Underlying Economy is Strong
Traditionally, the economy drives the housing market, and this should be good news for anyone in the real estate or mortgage industries today. Virtually every measure of economic performance is pointing toward driving demand for new and existing home sales.

Gross Domestic Product is fairly strong. Inflation, which has begun to climb as the economy has heated up, still remains under control. Unemployment rates are near historic lows, even as labor force participation rates have begun to creep back up. The country is creating about 200,000 new jobs a month, and unlike the temporary, contract and government jobs that were so typical during the early years of the recovery, these jobs are delivering sustained wage growth.

So the economy is strong, jobs are being created, unemployment isn’t an issue, and wages are improving. All of this leads to the formation of new households, and should translate into more home sales. At least that’s what usually happens.

Given all of the good economic news, home sales so far in 2018 can best be described as unexciting. Or disappointing. But under the circumstances, probably not surprising.

The Biggest Problem: No Inventory
It turns out that the housing market is not immune to one of the most basic of economic concepts: supply and demand. And the lack of available homes for sale is making a full recovery virtually impossible.

The inventory of homes for sale in a healthy, balanced market is about a six months supply; in today’s market, that number has dipped below four months, and in many of the higher demand markets supply has in some cases dropped as low as one month. This lack of inventory has an obvious impact — it limits the number of homes that can be purchased — and some less obvious impacts, such as creating bidding wars, which drive home prices up to a point where affordability can be an issue.

Much of this problem can be attributed to lackluster new home construction. New home starts are showing some signs of life, but will continue at lower-than-needed levels of single family home construction in 2018 and 2019, with about 850,000 starts this year, and 925,000 next year. Builders face a difficult environment today: land in most high demand markets is scarce and increasingly expensive; regulatory burdens extend the time needed to build a home and layer in pre-construction costs ranging  between $80.00 and $100,000; tariffs on Canadian lumber have increased materials costs; and skilled labor is in short supply. 

While all of these issues dampen homebuilding activity, they have a profound effect on the entry-level market, since it’s difficult for builders to turn a profit at the low end of the price spectrum.

Existing home inventory is also affected by borrowers who are in negative or near-negative equity positions. While the number of underwater borrowers continues to shrink as home prices rise, there are still about 2.5 million households underwater, with several times that number with less equity than they need to sell their home and be able to afford a new one. And research is beginning to indicate that a certain percentage of homeowners are reluctant to list their homes for sale, fearing there may not be anything for them to buy.

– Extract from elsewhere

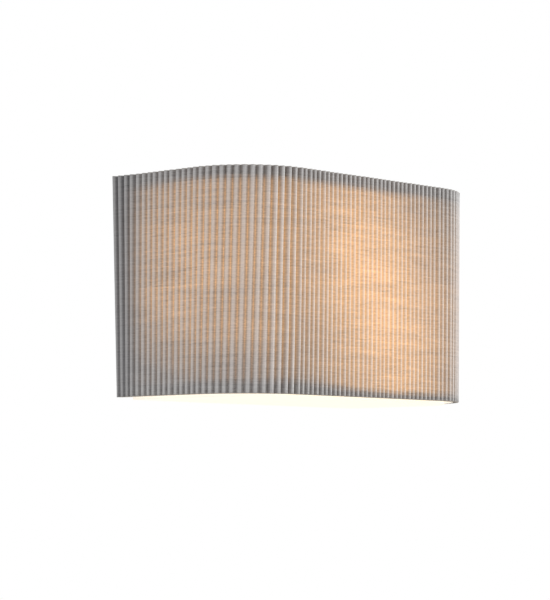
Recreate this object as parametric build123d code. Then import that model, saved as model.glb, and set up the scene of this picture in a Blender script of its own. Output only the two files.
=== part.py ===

These headwinds for inventory are coming at a bad time, since demand is likely to continue to grow as Millennials are finally entering the market. As the number of young adults living with their parents slowly decreases, this age group is now the largest cohort in terms of home purchases, and makes up about two-thirds of first time homebuyers.

Affordability a Concern
Stronger demand and weak supply typically drives up prices. This has certainly been the case in the housing market, where prices rose by about six percent in 2017, and have been trending at close to a seven percent year-over-year increase to date in 2018. Affordability is already a concern in many of the markets that experienced rapid home price appreciation over the past few years — Coastal California, Seattle, Austin and Dallas/Fort Worth to name a few. National median home prices have surpassed the prior peak established in 2006, although adjusted for inflation, wage growth and lower interest rates, affordability levels are better than they appear at first glance. However, if home price appreciation continues to rise at twice the rate of wage growth, it won’t be too long before the math simply doesn’t work for a large number of potential borrowers.

Adding to this concern, of course, are rising interest rates. It’s undeniably true that rates of 4.5 percent or 5.0 percent on a 30-year fixed rate mortgage are well below the 25-year average of 8.25 percent, and even well below the 6 percent to 7 percent rates that were typical during the housing boom of the early 2000s. It’s also true that the current generation of first time buyers has come of age during a sustained period of historically low interest rates, and, coupled with historically high home prices, is probably experiencing some degree of sticker shock.

What to Expect for the Rest of 2018
So will strong demand push the market ahead, or will limited supply, rising prices and higher mortgage rates slow things down?

The most likely scenario is that 2018 will look very much like 2017 did, with a slight improvement in overall sales. Existing home sales will probably stay in the 5.5 million to 5.6 million range; new home sales will probably end the year between 625,000 and 650,000 units. Prices are likely to rise between 5 percent to 6 percent on a year-over-year basis, with affordability becoming an issue in some of the more expensive markets as higher interest rates add to the cost. 

Buffeted by multiple headwinds, but buoyed by economic growth, the housing market will continue its decade-long struggle for a full recovery.